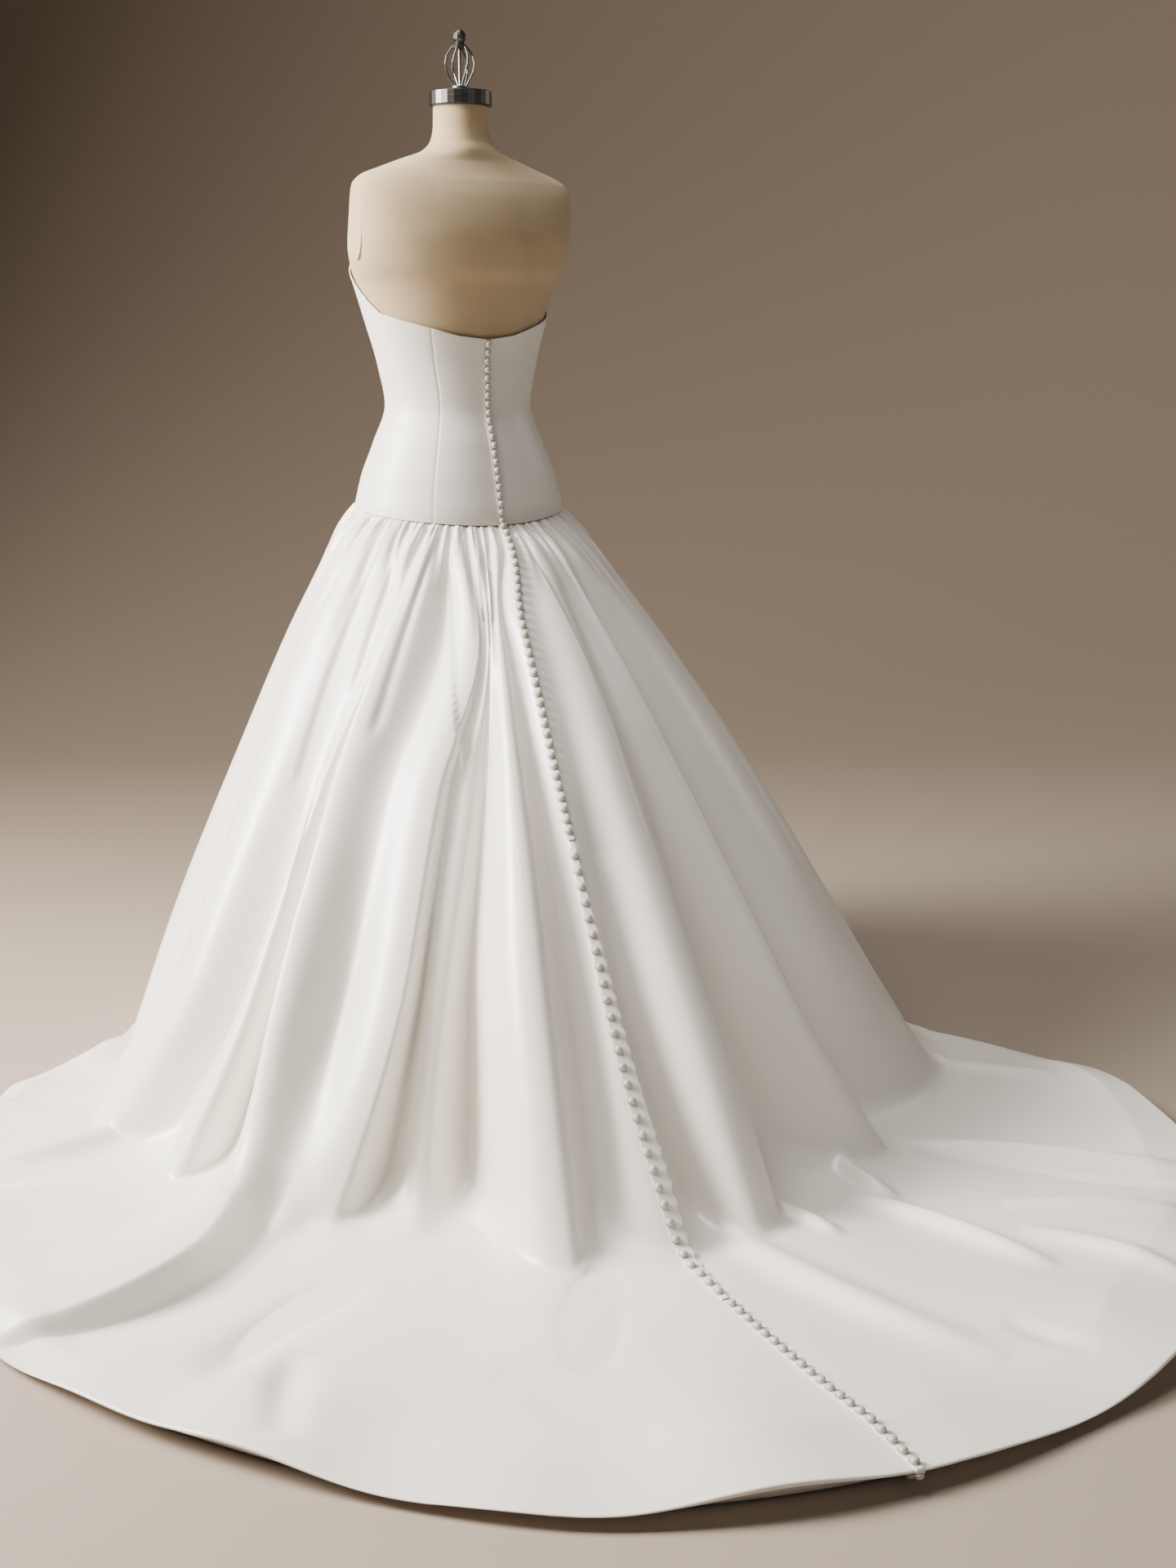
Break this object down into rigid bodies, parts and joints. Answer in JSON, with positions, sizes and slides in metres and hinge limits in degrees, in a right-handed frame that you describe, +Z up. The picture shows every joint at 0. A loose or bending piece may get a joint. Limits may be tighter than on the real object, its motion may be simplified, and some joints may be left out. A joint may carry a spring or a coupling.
{
  "type": "wedding dress on a dress form",
  "caption": "Strapless ivory satin wedding dress with a dropped gathered skirt, chapel train and covered back buttons, worn on a limbless dress form with a stand.",
  "frame": {"origin": "on the floor, at the centre of the underside of the stand's base, under the pole", "axes": "+Z up; the dress's front faces -Y and its train lies toward +Y; the wearer's left is +X"},
  "size_m": [1.7404, 1.9794, 1.6158],
  "materials": {
    "satin": "matte ivory satin",
    "satin_trim": "ivory satin strip and covered buttons",
    "linen": "beige linen cover, pulled tight",
    "board": "linen-covered board",
    "steel": "brushed dark steel"
  },
  "bodies": {
    "root": {"skirt_front": "satin", "skirt_side_left": "satin", "skirt_side_right": "satin", "train_left": "satin", "train_right": "satin", "bodice_front": "satin", "bodice_side_front_left": "satin", "bodice_side_front_right": "satin", "bodice_side_back_left": "satin", "bodice_side_back_right": "satin", "bodice_back_left": "satin", "bodice_back_right": "satin", "placket_bodice": "satin_trim", "placket_upper_skirt": "satin_trim", "placket_lower_skirt": "satin_trim", "placket_train": "satin_trim", "form_torso": "linen", "arm_plate_left": "board", "arm_plate_right": "board", "neck_cap_and_finial": "steel", "stand": "steel"}
  },
  "joints": []
}
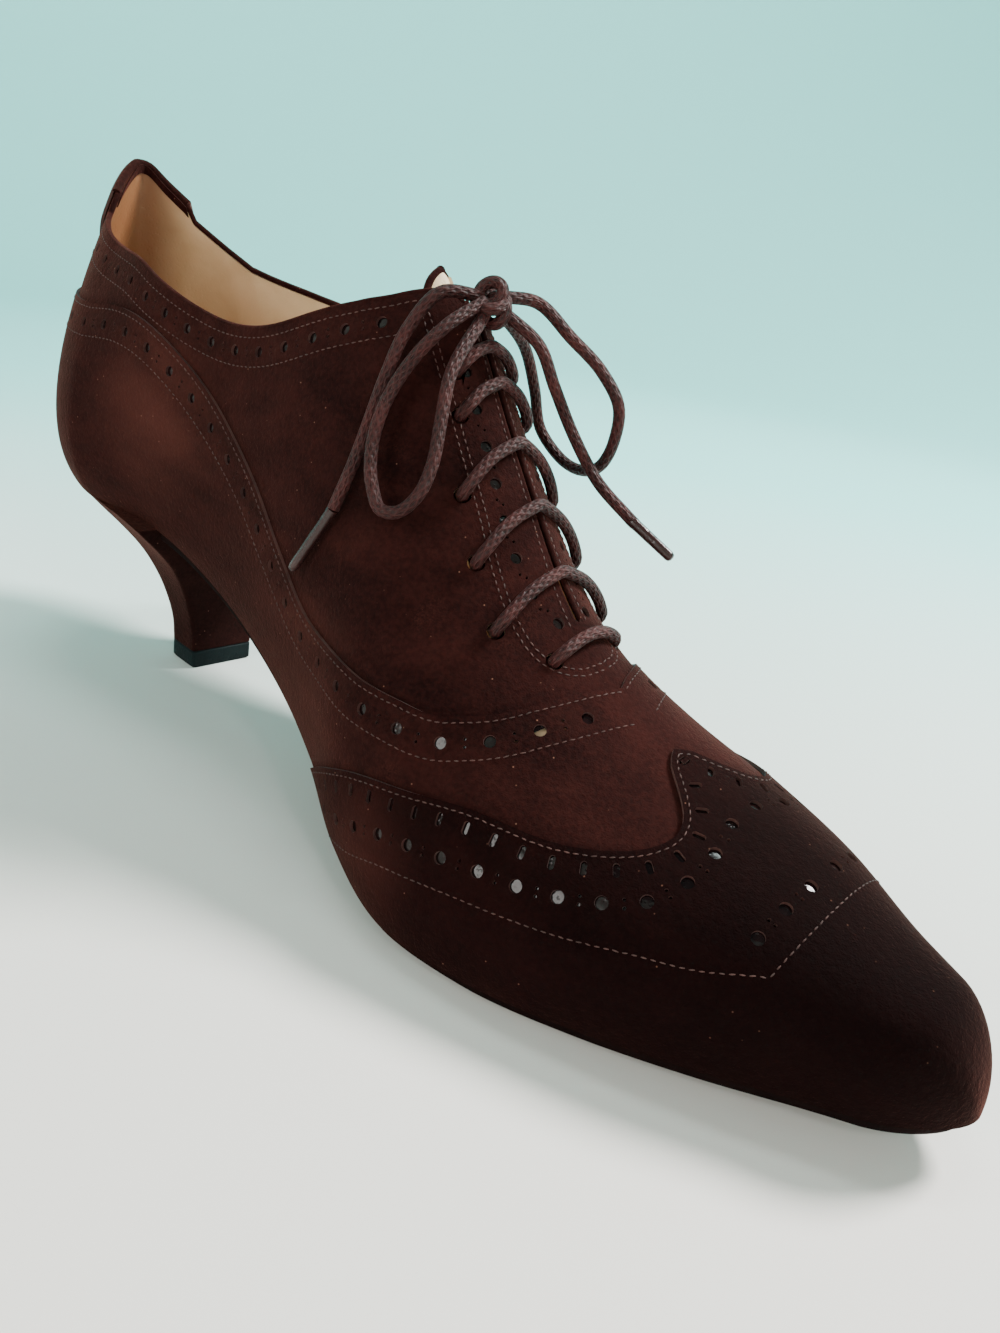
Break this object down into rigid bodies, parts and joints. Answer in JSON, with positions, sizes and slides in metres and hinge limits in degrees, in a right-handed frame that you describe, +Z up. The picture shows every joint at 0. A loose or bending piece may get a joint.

-------------------------

_PROBLEM DESCRIPTION_
Would you copy out each line exactly as written?

_FINISHED EXERCISE_
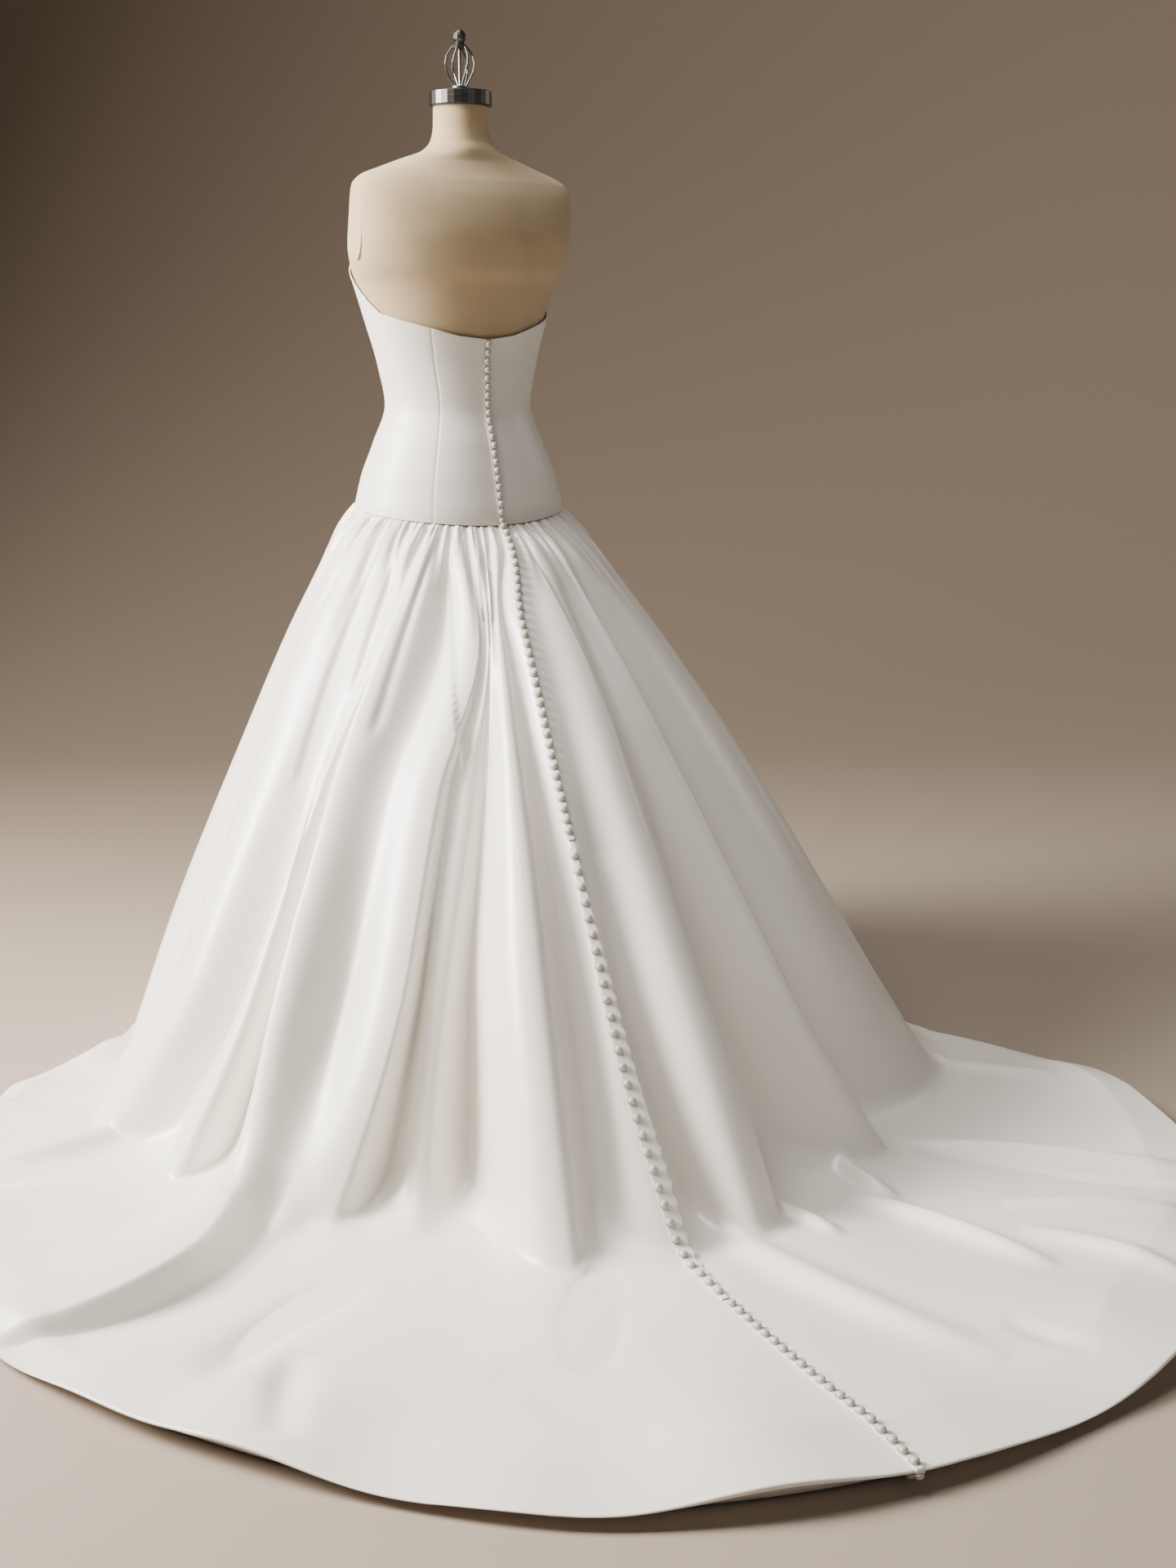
Break this object down into rigid bodies, parts and joints. Answer in JSON, with positions, sizes and slides in metres and hinge limits in degrees, in a right-handed frame that you describe, +Z up. The picture shows every joint at 0. A loose or bending piece may get a joint. Limits may be tighter than on the real object, its motion may be simplified, and some joints may be left out. A joint may carry a spring or a coupling.
{
  "type": "wedding dress on a dress form",
  "caption": "Strapless ivory satin wedding dress with a dropped gathered skirt, chapel train and covered back buttons, worn on a limbless dress form with a stand.",
  "frame": {"origin": "on the floor, at the centre of the underside of the stand's base, under the pole", "axes": "+Z up; the dress's front faces -Y and its train lies toward +Y; the wearer's left is +X"},
  "size_m": [1.7404, 1.9794, 1.6158],
  "materials": {
    "satin": "matte ivory satin",
    "satin_trim": "ivory satin strip and covered buttons",
    "linen": "beige linen cover, pulled tight",
    "board": "linen-covered board",
    "steel": "brushed dark steel"
  },
  "bodies": {
    "root": {"skirt_front": "satin", "skirt_side_left": "satin", "skirt_side_right": "satin", "train_left": "satin", "train_right": "satin", "bodice_front": "satin", "bodice_side_front_left": "satin", "bodice_side_front_right": "satin", "bodice_side_back_left": "satin", "bodice_side_back_right": "satin", "bodice_back_left": "satin", "bodice_back_right": "satin", "placket_bodice": "satin_trim", "placket_upper_skirt": "satin_trim", "placket_lower_skirt": "satin_trim", "placket_train": "satin_trim", "form_torso": "linen", "arm_plate_left": "board", "arm_plate_right": "board", "neck_cap_and_finial": "steel", "stand": "steel"}
  },
  "joints": []
}
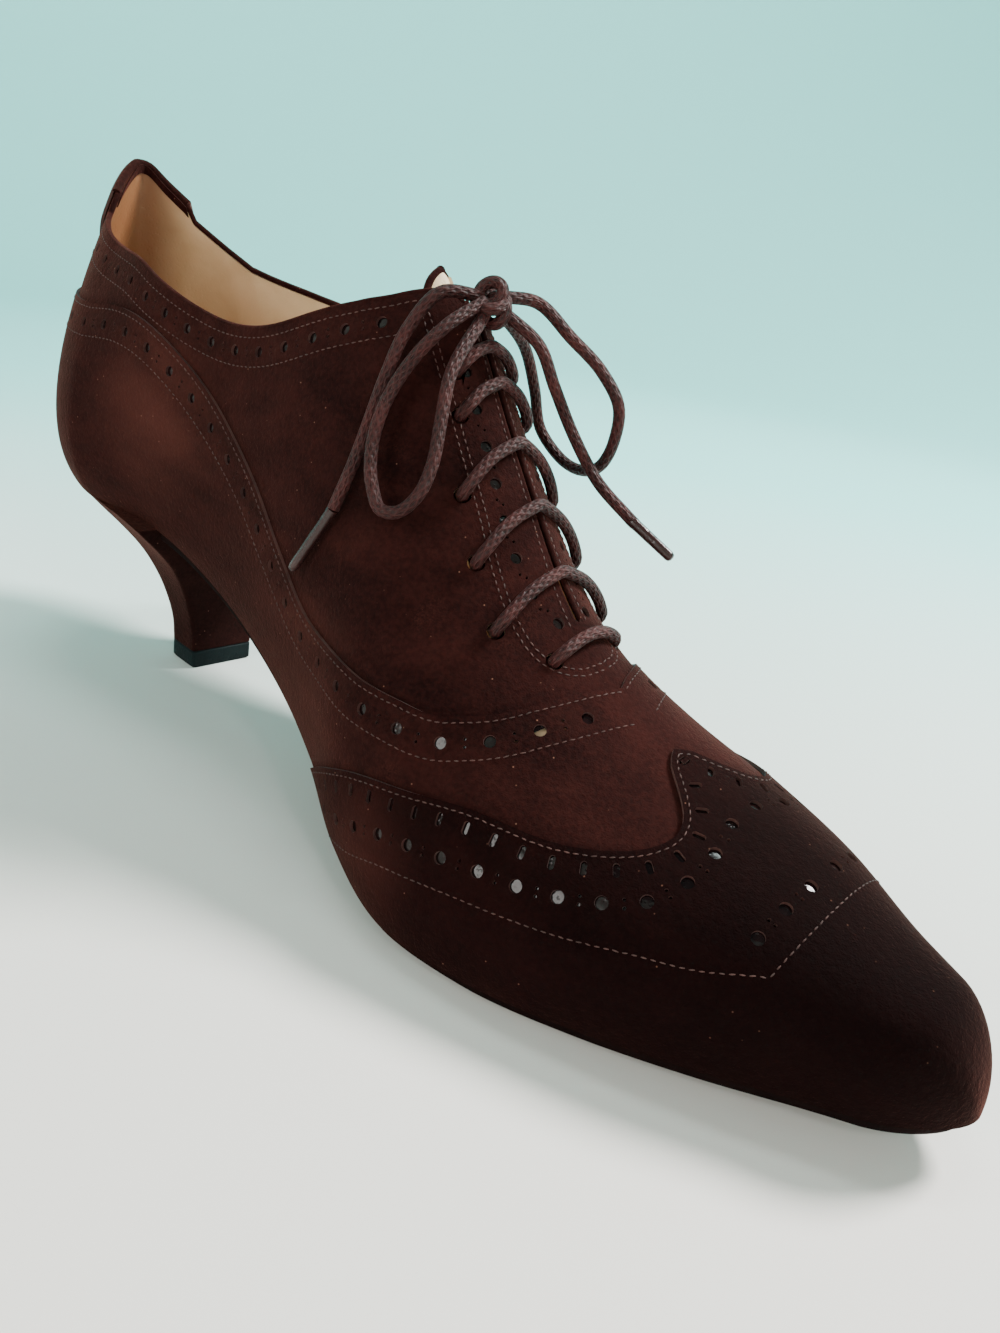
Break this object down into rigid bodies, parts and joints. Answer in JSON, with positions, sizes and slides in metres and hinge limits in degrees, in a right-handed frame that you describe, +Z up. The picture shows every joint at 0. A loose or bending piece may get a joint.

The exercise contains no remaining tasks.